The reason I know this is because I wasn’t just in these fights, I fought garden leadership on this issue. I was so vocal that one garden president, a POS named Bob installed his wife and son in leadership to help him fight back and eventually banned me from the garden. Still, everyone at the garden heard from me. I was a pain in the ass.
I’d show up on Saturdays and Sundays and go from plot to plot telling people that we needed to use one of our victories beating back development to secure the garden’s future. We had to capitalize on community support, move the thousands of people who backed us in our fight for existence to helping us nail our survival. And we had to do it after we beat CADA, when we had them down, when they were weakened and wounded and tired of dealing with us. Few people expressed interest in engaging. I don’t know why exactly. The pat line was “We just want to garden” but it was something deeper – cowardice, laziness, stupidity, ego, power, accountability – I don’t know. For a year or so, the garden had new leadership that shared my concerns, but it couldn’t act: It had to clean up Bob’s mess…and then Bob took control again…
We never pressed our advantage, we never tried to deliver that knockout blow, at least not until it was far too late.
By the time leadership was stable and ready to engage in a fight for the land, the plit was much too valuable for the suits to allow it to be used by the community for gardening. The city had also changed. Too many people who lived in the Midtown/Downtown grid had no connection to the garden.
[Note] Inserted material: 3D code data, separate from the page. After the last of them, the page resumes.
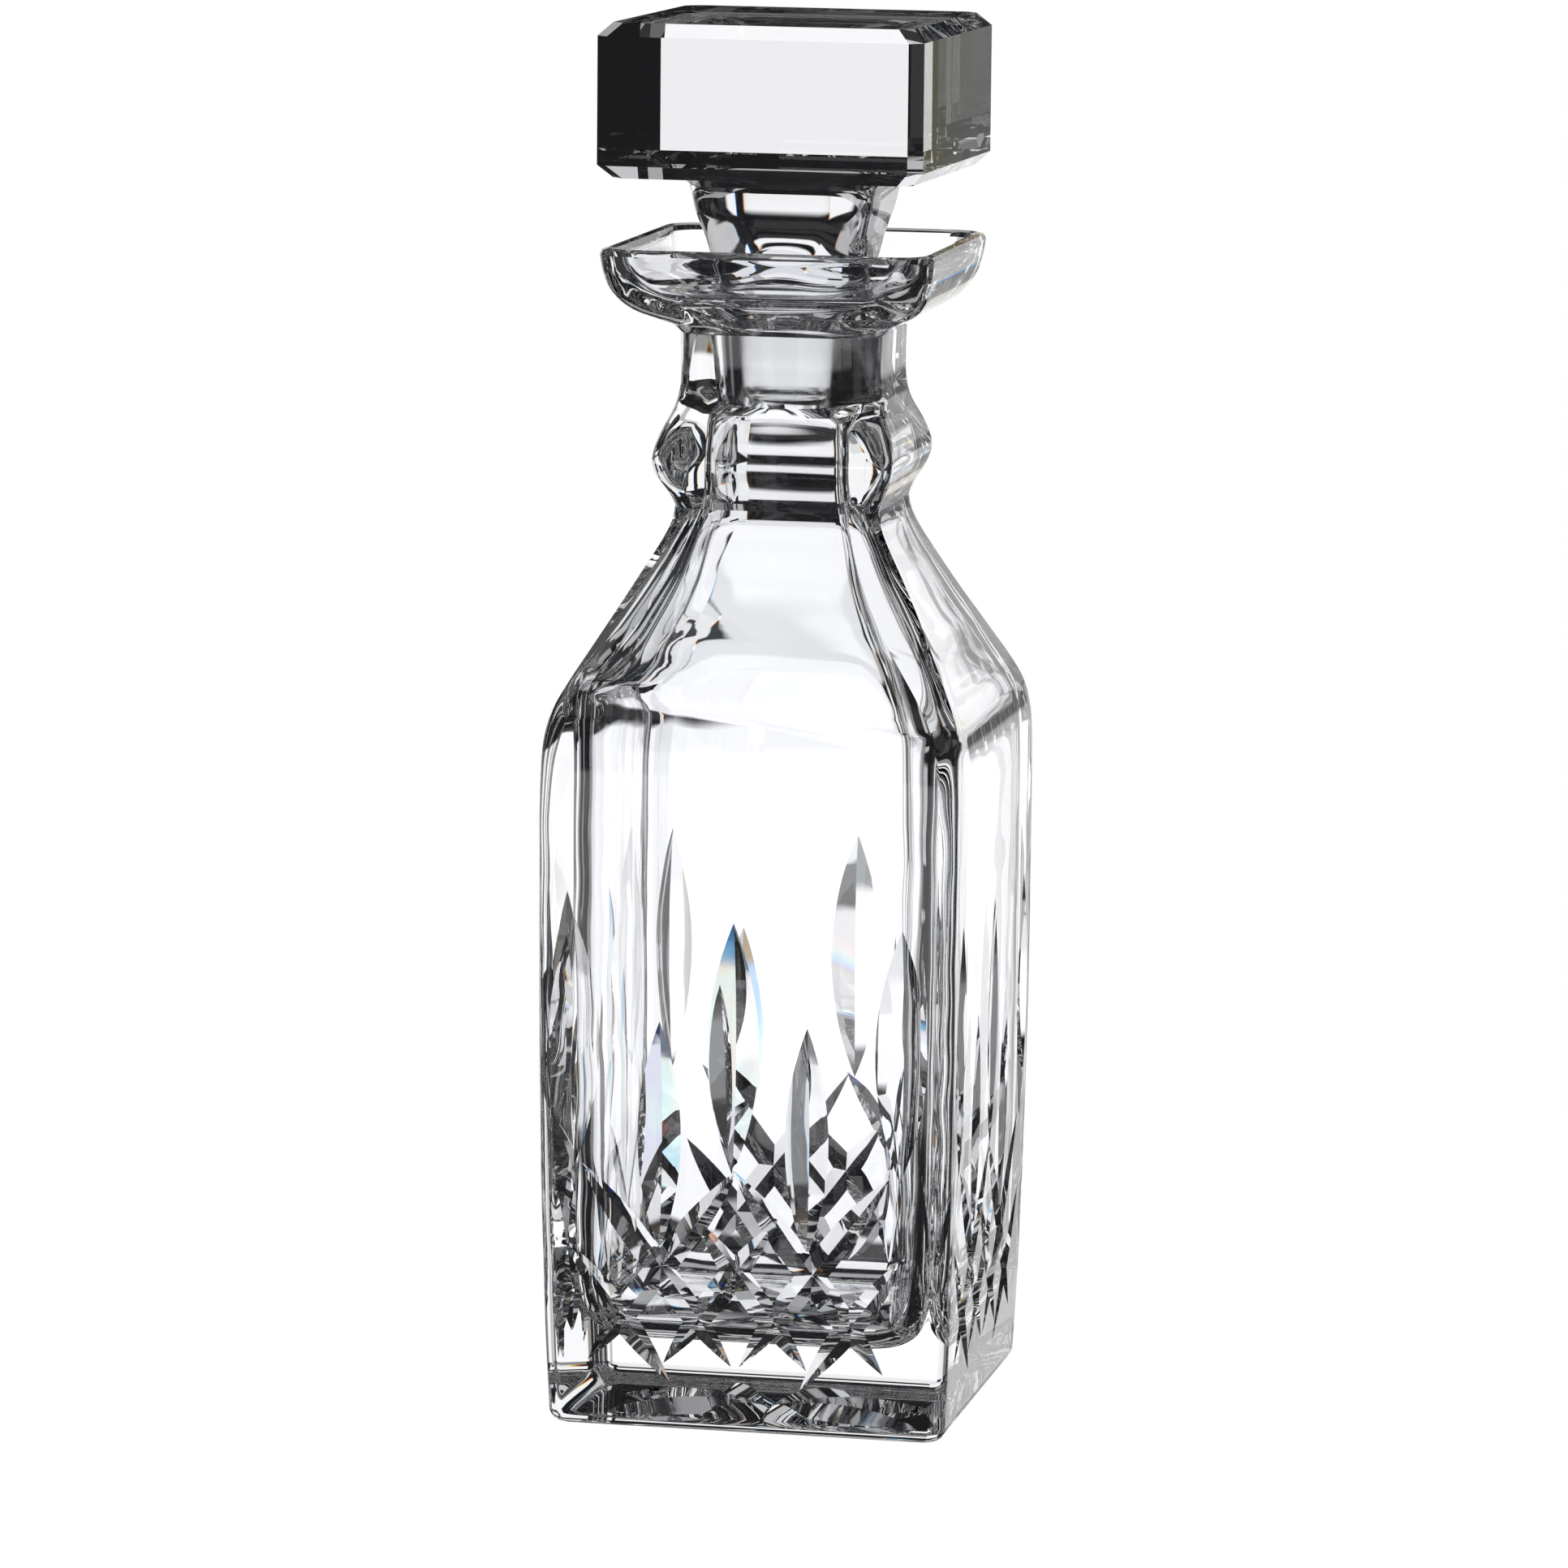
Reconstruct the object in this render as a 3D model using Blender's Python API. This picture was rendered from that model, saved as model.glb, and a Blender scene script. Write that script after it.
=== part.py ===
"""Square cut crystal decanter: a heavy bottle and its ground glass stopper.

Metres, +Z up. The origin is the centre of the underside, which stands on z = 0.
The front face looks along -Y. Sections are squares whose corners are cut or rounded.
"""
import math
from collections import namedtuple

import bpy
import bmesh
from mathutils import Matrix, Vector

MM = 0.001

# ---- driving dimensions -------------------------------------------------
TOTAL_HEIGHT = 260.0 * MM
BODY_HALF = 39.5 * MM            # half width of the body under the shoulder
FOOT_HALF = 37.6 * MM            # half width at the foot, the body tapers down to it
TAPER_TOP = 85.0 * MM            # where the taper ends
BODY_CORNER = 3.4 * MM           # rounding of the upright edges
BODY_TOP = 131.0 * MM            # where the walls turn into the shoulder
SHOULDER_TOP = 169.5 * MM        # where the shoulder meets the neck ring
RING_HEIGHT = 180.0 * MM         # middle of the neck ring
RING_HALF = 21.9 * MM
RING_FLAT = 19.8 * MM            # half width of the ring's flat side at its fullest
RING_SWELL = 5.0 * MM            # how far the ring stands out
RING_RISE = 8.6 * MM
NECK_HALF = 18.8 * MM
NECK_TOP = 203.2 * MM
LIP_HALF = 31.2 * MM             # square pouring lip, outside
LIP_TOP = 218.8 * MM
LIP_WALL = 3.2 * MM
FLOOR_THICKNESS = 16.0 * MM      # solid glass under the hollow
WALL = 5.3 * MM                  # body wall
HOLLOW_CORNER = 7.0 * MM         # rounding of the hollow's upright edges
FOOT_ROUND = 3.0 * MM

MOUTH_RADIUS = 14.3 * MM         # bore where the lip ends
MOUTH_HEIGHT = 206.5 * MM
SEAT_END_RADIUS = 12.9 * MM      # bore at the lower end of the ground seat
SEAT_END = 188.0 * MM
SEAT_GAP = 0.3 * MM              # clearance between plug and bore

BLOCK_HALF = 30.6 * MM           # square head of the stopper
BLOCK_BOTTOM = 231.6 * MM
BLOCK_BEVEL = 2.4 * MM
STEM_TOP_HALF = 19.0 * MM
PLUG_END = 189.5 * MM

# ---- cut pattern ---------------------------------------------------------
WHEEL_HALF_ANGLE = math.radians(59.0)    # half the angle of the wheel's V edge
LANCE_WHEEL = 100.0 * MM         # wheel radius
STAR_WHEEL = 55.0 * MM
RIM_THICKNESS = 14.0 * MM
WHEEL_STEPS = 64
PITCH = 14.3 * MM                # half a motif
LATTICE_TIP = 12.3 * MM          # lower ends of the lattice cuts
LATTICE_SLOPE = 1.318            # rise over run of the lattice cuts
LATTICE_WIDTH = 4.8 * MM
CUT_OVERRUN = 0.9 * MM           # cuts that meet run on past each other
TALL_LANCE = (50.4 * MM, 97.7 * MM)
SHORT_LANCE = (34.5 * MM, 78.0 * MM)
PATTERN_SHIFT = -1.5 * MM        # the hand-laid pattern sits a little off centre
STAR_RAYS = 8
STAR_INNER = -2.0 * MM            # the rays run on past the centre
STAR_OUTER = 32.0 * MM

CORNER_STEPS = 4                 # segments in each rounded corner

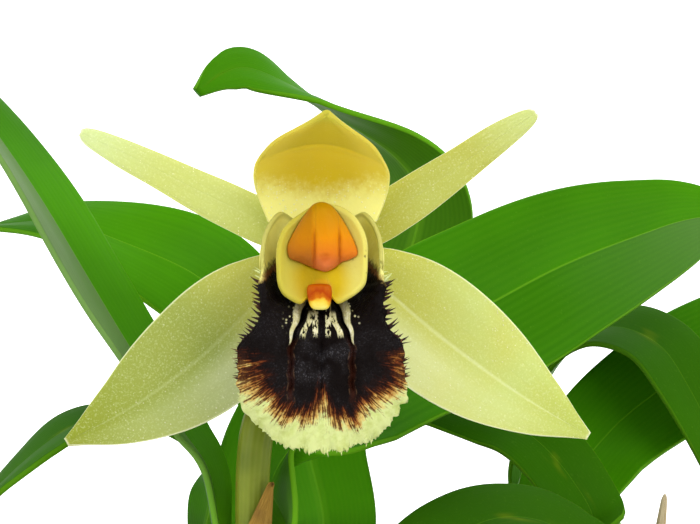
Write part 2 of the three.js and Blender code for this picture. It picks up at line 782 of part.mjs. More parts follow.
function makeOvary() {
  const path = [[-2.45, 8.6, -5.9], [-1.6, 8.2, -3.4], [-0.5, 7.0, -1.4], [0, 5.2, -0.4], [0, 3.45, -0.2]];
  const shape = [[0, 0.95], [0.3, 1.3], [0.6, 1.15], [0.85, 0.95], [1, 0.85]];
  const ribbed = (t, angle) => profileAt(shape, t) * (1 + 0.09 * Math.cos(3 * angle));
  return stem(inFlower(path), ribbed, 12, 12);
}

// The dry tip of last season's flower stem, between the leaves of one pseudobulb.
function makeSpentStem() {
  const [x, y, z] = GROWTHS.find((growth) => growth.name === "d").apex;
  const path = [
    [x - 0.15, y + 0.4, z + CLEAR_OF_APEX],
    [x + 0.1, y + 0.4, z + 1.4],
    [x + 2.4, y - 0.1, z + 3],
    [x + 5.6, y - 2.3, z + 4.8],
    [x + 7, y - 4.7, z + 9],
    [x + 7.6, y - 4.9, z + 13.4],
  ];
  return stem(path, (t) => 0.7 - 0.5 * t ** 3, 10, 7);
}

// A dry bract that half wraps the stem.
function makeBract(path, turn, halfAngle, clear, flare) {
  const curve = splineThrough(path.map(v3));
  const surface = (u, v) => {
    const angle = turn + u * halfAngle * (1 - 0.75 * v);
    const radius = clear + flare * v * v;
    return curve.getPointAt(v).add(turnedOut(radius, angle));
  };
  return sheet(surface, 4, 6, 0.6);
}

function makeStemSheath() {
  const [x, y, z] = GROWTHS[0].apex;
  const path = [[x, y, z + 3.2], [x, y + 0.1, z + 6], [x + 0.4, y + 0.4, z + 9.6]];
  return makeBract(path, -1.5, 0.85, 1.95, 0.2);
}

function makeFloralBract() {
  const path = inFlower([[-3.55, 8.0, -9.6], [-2.6, 8.5, -6.4], [-2.1, 8.7, -2.4]]);
  return makeBract(path, 1.9, 1.6, 2.5, 1.3);
}

// ---------- the flower, in its own frame: X right, Y away from the viewer, Z up ----------

const TEPALS = {
  petal_left: {
    spine: [[-1.25, 4.63, 0.45], [-4.6, 4.46, 1.8], [-9.2, 3.75, 4.0], [-14.0, 3.2, 6.4], [-18.6, 3.0, 8.65]],
    facing: [[0, -1, 0], [0, -1, 0.12], [0, -1, 0.3]],
    halfWidth: 1.8,
    profile: PETAL_PROFILE,
    fold: 0.06,
    curl: 0.16,
    grid: [4, 12],
  },
  petal_right: {
    spine: [[1.25, 4.58, 0.5], [4.2, 4.36, 1.9], [8.4, 3.7, 4.6], [12.6, 3.0, 7.6], [16.4, 2.7, 10.2]],
    facing: [[0, -1, 0], [0, -1, -0.1], [0, -1, -0.2]],
    halfWidth: 1.85,
    profile: PETAL_PROFILE,
    fold: 0.06,
    curl: 0.16,
    grid: [4, 12],
  },
  lateral_sepal_left: {
    spine: [
      [-2.35, 5.8, -1.4], [-4.9, 5.5, -4.2], [-9.6, 4.7, -8.1], [-14.7, 4, -11.9],
      [-19.7, 3.5, -15.2],
    ],
    facing: [[0, -1, 0], [0, -1, 0.1], [0, -1, 0.2]],
    halfWidth: 4.65,
    profile: LATERAL_PROFILE,
    fold: 0.24,
    curl: 0.12,
    grid: [6, 13],
  },
  lateral_sepal_right: {
    spine: [[2.1, 5.85, -1.2], [5, 5.5, -3.9], [9.9, 4.7, -7.7], [15.3, 3.9, -11.6], [20.5, 3.3, -14.7]],
    facing: [[0, -1, 0], [0, -1, 0.1], [0, -1, 0.2]],
    halfWidth: 4.65,
    profile: LATERAL_PROFILE,
    fold: 0.24,
    curl: 0.12,
    grid: [6, 13],
  },
  dorsal_sepal: {
    spine: [[0, 3.4, 1.8], [0, 3.05, 4.3], [-0.05, 0.9, 6.9], [0.1, -3.0, 8.5], [0.4, -7.4, 9.8]],
    facing: [[0, -1, 0], [0, -0.8, -0.6], [0, -0.3, -1]],
    halfWidth: 5.05,
    profile: HOOD_PROFILE,
    fold: 0.06,
    baseFold: -0.19,
    baseShare: 0.4,
    curl: -0.26,
    grid: [8, 13],
  },
};

function makeTepal({ grid, ...shape }) {
  return sheet(bladeSurface(shape), grid[0], grid[1], FLOWER.tepal);
}

function lipSurface() {
  const rows = LIP_ROWS.map((row) => {
    const left = row.slice(1).reverse().map(([x, y, z]) => [-x, y, z]);
    return splineThrough([...left, ...row].map(v3));
  });
  return (u, v) => splineThrough(rows.map((row) => row.getPoint((u + 1) / 2))).getPoint(v);
}

function keelRise(u, v) {
  if (v < KEELS.from || v > KEELS.to) return 0;
  const along = Math.sin((Math.PI * (v - KEELS.from)) / (KEELS.to - KEELS.from));
  const wavy = 1 + 0.25 * Math.sin(38 * v);
  const ridge = (at, width) => Math.max(0, 1 - Math.abs(Math.abs(u) - at) / width);
  return KEELS.height * along * wavy * Math.max(ridge(KEELS.at, 0.09), 0.55 * ridge(0, 0.09));
}

function spike(root, tip, radius) {
  const axis = tip.clone().sub(root);
  const side = new THREE.Vector3(-axis.z, 0, axis.x).normalize();
  const other = new THREE.Vector3().crossVectors(axis, side).normalize();
  const ring = [0, 1, 2].map((k) => {
    const angle = (2 * Math.PI * k) / 3;
    const out = side.clone().multiplyScalar(Math.cos(angle)).addScaledVector(other, Math.sin(angle));
    return root.clone().addScaledVector(out, radius);
  });
  return meshFrom([...ring, tip], [[0, 2, 1], [0, 1, 3], [1, 2, 3], [2, 0, 3]]);
}

// Hair-like teeth that stand out from the lip's margin.
function lipFringe(surface) {
  const random = seededRandom(FRINGE.seed);
  const edge = [];
  for (const side of [-1, 1]) {
    for (let k = 0; k < FRINGE.onSides; k++) {
      const v = FRINGE.from + ((1 - FRINGE.from) * (k + 0.5)) / FRINGE.onSides;
      edge.push([side, v, FRINGE.length, surface(side, v).sub(surface(side * 0.94, v))]);
    }
  }
  for (let k = 0; k < FRINGE.onApex; k++) {
    const u = -1 + (2 * (k + 0.5)) / FRINGE.onApex;
    edge.push([u, 1, FRINGE.apexLength, surface(u, 1).sub(surface(u, 0.98))]);
  }
  return edge.map(([u, v, length, out]) => {
    const lean = new THREE.Vector3(0.25 * (random() - 0.5), -0.1, 0.5 * (random() - 0.5));
    const outward = out.normalize().add(lean).normalize();
    const margin = surface(u, v);
    const root = margin.clone().addScaledVector(outward, -FRINGE.root);
    const tip = margin.clone().addScaledVector(outward, length * (0.7 + 0.6 * random()));
    return spike(root, tip, FRINGE.radius);
  });
}

function makeLip() {
  const surface = lipSurface();
  const blade = sheet(surface, 20, 18, FLOWER.lip, keelRise);
  return geometryOf(joined([blade, ...lipFringe(surface)]));
}

// The column's hood seen from the front: a squarish egg with a notch in its lower edge.
function columnOutline() {
  return Array.from({ length: COLUMN.sides }, (_, k) => {
    const angle = (2 * Math.PI * (k + 0.5)) / COLUMN.sides;
    const [c, s] = [Math.cos(angle), Math.sin(angle)];
    const power = COLUMN.squareness;
    const egg = (Math.abs(c / COLUMN.wide) ** power + Math.abs(s / COLUMN.tall) ** power) ** (-1 / power);
    const reach = egg - (s < 0 ? 0.45 * Math.exp(-((c / 0.22) ** 2)) : 0);
    return [reach * c, reach * s];
  });
}

// Rings of [share of the outline, depth] round a level axis. brow moves their upper side back.
function outlineRings(rings, outline, centre, brow = 0) {
  return rings.map(([share, depth]) =>
    outline.map(([x, z]) => {
      const height = centre + 0.15 * Math.max(depth, 0);
      const back = depth < 0 ? brow * share * (Math.max(z, 0) / Math.hypot(x, z)) ** 2 : 0;
      return new THREE.Vector3(share * x, depth + back, height + share * z);
    }),
  );
}

function makeColumn() {
  const body = ringSolid(outlineRings(COLUMN_RINGS, columnOutline(), COLUMN_CENTRE, COLUMN_BROW));
  const tongue = ringSolid(outlineRings(TONGUE_RINGS, TONGUE_OUTLINE, TONGUE_CENTRE));
  return geometryOf(joined([body, tongue]));
}

function makeAntherCap() {
  return ringSolid(outlineRings(ANTHER_RINGS, ANTHER_OUTLINE, ANTHER_CENTRE));
}

// ---------- the whole plant ----------

const orchid = new THREE.Group();

function add(parent, name, geometry, colour, roughness) {
  const material = new THREE.MeshStandardMaterial({ color: colour, roughness, metalness: 0 });
  const mesh = new THREE.Mesh(geometry, material);
  mesh.name = name;
  parent.add(mesh);
}

add(orchid, "pot", makePot(), COLOURS.clay, 0.85);
const standing = [makeRhizome(SEAT_GAP), ...GROWTHS.map((growth) => makeBulb(growth, SEAT_GAP))];
add(orchid, "bark", makeBark(standing), COLOURS.bark, 0.95);
add(orchid, "rhizome", makeRhizome(), COLOURS.rhizome, 0.8);
for (const growth of GROWTHS) {
  add(orchid, `pseudobulb_${growth.name}`, makeBulb(growth), COLOURS.bulb, 0.45);
  growth.leaves.forEach((leaf, k) => {
    add(orchid, `leaf_${growth.name}${k + 1}`, makeLeaf(growth, leaf), COLOURS.leaf, 0.4);
  });
}
add(orchid, "flower_stem", makeFlowerStem(), COLOURS.stem, 0.5);
add(orchid, "stem_sheath", makeStemSheath(), COLOURS.sheath, 0.8);
add(orchid, "spent_stem", makeSpentStem(), COLOURS.dry, 0.85);
add(orchid, "floral_bract", makeFloralBract(), COLOURS.sheath, 0.8);
add(orchid, "ovary", makeOvary(), COLOURS.stem, 0.5);

const flower = new THREE.Group();
flower.position.set(...FLOWER.centre);
flower.rotation.x = THREE.MathUtils.degToRad(-FLOWER.tilt);
orchid.add(flower);
for (const [name, shape] of Object.entries(TEPALS)) {
  add(flower, name, makeTepal(shape), name === "dorsal_sepal" ? COLOURS.hood : COLOURS.tepal, 0.5);
}
add(flower, "lip", makeLip(), COLOURS.lip, 0.55);
add(flower, "column", makeColumn(), COLOURS.column, 0.45);
add(flower, "anther_cap", makeAntherCap(), COLOURS.anther, 0.45);

export default orchid;
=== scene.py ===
"""Coelogyne orchid in flower, growing in a plain clay pot of bark.

Metres, +Z up. The origin is the middle of the pot's foot, and the flower looks towards -Y. The shapes are worked
out in millimetres, and shaped() brings them to metres.
"""

import math
import random

import bpy
import numpy as np
from bpy.props import FloatProperty, FloatVectorProperty, IntProperty, PointerProperty
from mathutils import Matrix, Vector


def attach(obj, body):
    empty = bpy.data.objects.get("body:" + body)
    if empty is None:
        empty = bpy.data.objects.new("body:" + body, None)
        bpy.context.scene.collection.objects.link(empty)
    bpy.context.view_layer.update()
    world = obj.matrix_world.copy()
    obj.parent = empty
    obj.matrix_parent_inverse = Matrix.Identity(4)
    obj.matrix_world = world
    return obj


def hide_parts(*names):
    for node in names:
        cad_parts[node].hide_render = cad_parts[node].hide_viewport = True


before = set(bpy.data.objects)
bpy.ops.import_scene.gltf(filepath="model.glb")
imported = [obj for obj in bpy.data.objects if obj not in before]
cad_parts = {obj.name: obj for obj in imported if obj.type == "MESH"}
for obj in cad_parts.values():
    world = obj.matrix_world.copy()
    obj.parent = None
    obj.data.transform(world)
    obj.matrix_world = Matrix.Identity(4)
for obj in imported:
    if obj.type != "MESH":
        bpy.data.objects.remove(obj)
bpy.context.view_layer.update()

bl_info = {
    "name": "Potted orchid",
    "version": (1, 0, 0),
    "blender": (4, 5, 0),
    "location": "View3D > Sidebar > Orchid",
    "description": "Builds a Coelogyne orchid in flower, in its pot of bark",
    "category": "Add Mesh",
}

MM = 0.001
GOLDEN_ANGLE = math.pi * (3 - math.sqrt(5))
UP = np.array([0.0, 0.0, 1.0])


def srgb(red, green, blue):
    """A colour as it looks on a screen, 0 to 255, as the shader's linear numbers."""
    parts = [c / 255 for c in (red, green, blue)]
    return tuple(c / 12.92 if c <= 0.04045 else ((c + 0.055) / 1.055) ** 2.4 for c in parts)


# ---------- driving dimensions, in millimetres ----------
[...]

New homeowners in the neighborhood voiced opposition to the garden, not a lot but enough to create a wedge. Developers had started to assert control over city leadership. The money was against the garden. The gardeners and the community fought CADA’s last attempt to snatch the plot and they fought hard. But this time CADA was going for the knockout. Eventually the garden lost. November 2004, the bulldozers came and that was that. Now 14th & Q is home to condos and a pathetically small garden plot stripped on Ron Mandella’s name and thus the garden’s history.
We’ve dealt with Donald Trump as the Mandella Garden did with CADA. We fight on defense and fade after we beat Trump back. From the airport immigration protests on, we do not press forward when we’ve won. When the bastard starts reeling, obviously wounded, we back off and let him heal. We then spin stories about how strong and clever he is, covering for our own lack of follow through and our habitual avoidance of conflict.
Trump is wounded. He’s made hash of the pandemic. He has lost control of the narrative. Right now, we should be coming at him as hard as we can with the intent to bury him deep in the ground well before the November election, but we ease off and give him time to rest and heal. There is a sports cliché that says, if you have a team down but let them hang around, eventually they will beat you. When we refuse to press the fight against Trump, we let Trump hang around and risk four more years of this madness. This is on us.